Monday, October 11, 2010

"Christian" Music?

I recently went to a Belle & Sebastian concert at the Hollywood Palladium. I wrote about it on my other blog. Going to the concert happened as a bit of a lark. I found out about it the night before and someone at work just happened to have tickets available. I'm only familiar with their early work in "Tigermilk," "The Boy With the Arab Strap," and "If You're Feeling Sinister." So, at the concert, I heard a lot more of their new stuff, which is decidedly more upbeat. It wasn't exactly what I was expecting, but I had a great time. There was one song though that caught me off guard. There was something in the lyrics that seemed... well, religious. I'd never gotten that feel in their music before, in fact, their music had always seemed rather anti-religious. I pretty much forgot about it until I heard this interview on NPR.

Belle & Sebastian's newest album is overtly religious and the group's main singer, Murdoch, openly discusses his Christian faith in the lyrics. From the NPR interview
"The Ghost of Rockschool" features these words: "I've seen God in the sun, I've seen God in the street / God before bed and the promise of sleep." It's always tricky, that line between pop music and so-called Christian rock. I'm not a fan of Christian rock, and I hope that ["The Ghost of Rockschool"] doesn't sound too much like a mawkish Christian rock song.
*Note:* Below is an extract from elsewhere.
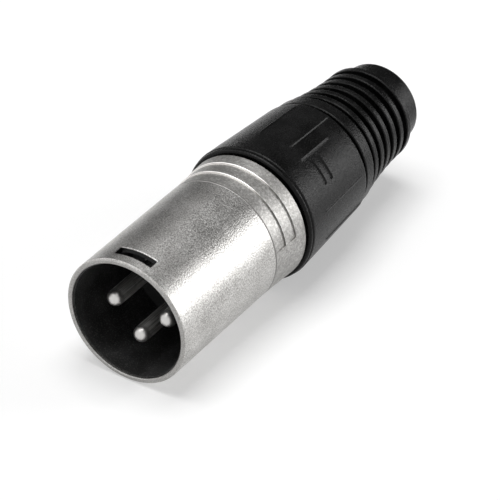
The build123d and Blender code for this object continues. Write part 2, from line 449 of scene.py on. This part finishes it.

So... I feel sort of let down? As they say in the interview, the group's lyrics used to be far more cynical of religion. Murdoch sort of writes that off, blaming his young age at the time. But I LIKE their old stuff better. I always interpreted those songs as being completely non or even anti-religious. But maybe I was interpreting them completely wrong?? This is from "If You're Feeling Sinister."
But if you are feeling sinister
Go off and see a minister
He'll try in vain to take away the pain of being a hopeless unbeliever

But if you are feeling sinister
Go off and see a minister
Chances are you'll probably feel better
If you stayed and played with yourself
The funny thing is that LP (other half of this blog) has never cared for Belle & Sebastian and pointed me in the direction of the NPR interview as a sort of vindication. Of course, LP has his own "Surprise Christian Band of the Millennium." Have you heard ICP's totally awful Miracles

It's so bizarre and sadly hilarious. ICP announced a couple years ago that they were secretly Evangelical Christians, but I've never bought it. LP has always liked ICP, he's from Michigan, after all, and he has his own interpretation on the matter that I'll make him post someday. 

I have to say that ICP has a few songs that I really do like. They aren't all that bad. Seriously, some of their songs are kind of catchy... you actually have to listen to it, but not take it too seriously. But "Miracles" doesn't really sound like anything from their most recent album to the point that they must be tongue in cheek. Jon Ronson interviewed them in The Guardian recently... and they don't come off looking so great. In fact, they come off looking completely stupid. So, are they actually serious Christians? Or just dumb? Or secretly brilliant hoaxers?

An ode to ignorance that will be interpreted many different ways. Some will see it as ironic, some will take it at face value, some will see it as a glorious Christian message. What do you think?

And what do you do when you find out that a band or musician or artist you like is overtly religious? Does it change how you feel about them? Lyrics are never the most important thing to me in music, so if I otherwise like a song, it doesn't bother me much. And random references here or there don't really bother me. I would hope that if a religious person found out that an artist they admired was an atheist, that it wouldn't sway their opinion much.


  1. I heard the same B&S interview on NPR and was similarly crushed. At the same time, it really is just music. I am deeply critical of Christians who avoid secular music for religious reasons. I've already made peace with Sufjan Stevens and U2, so what's one more?

  2. I like ICP. I think that while they are clearly informed by a christian upbringing they are the first to say that it is unwise to read too much into their songs.

    I had the same thing happen with flyleaf. I quickly accepted the christian overtones as a minor hiccup in great music, much like chorale music, but what almost made me quit listeneing was when I realized my favorite song was written about the made up story from columbine about the girl who (as the story goes) claimed she believed in god and was shot (the story was latwr discredited by witness accounts). I put away the cd for quite a while afyer that.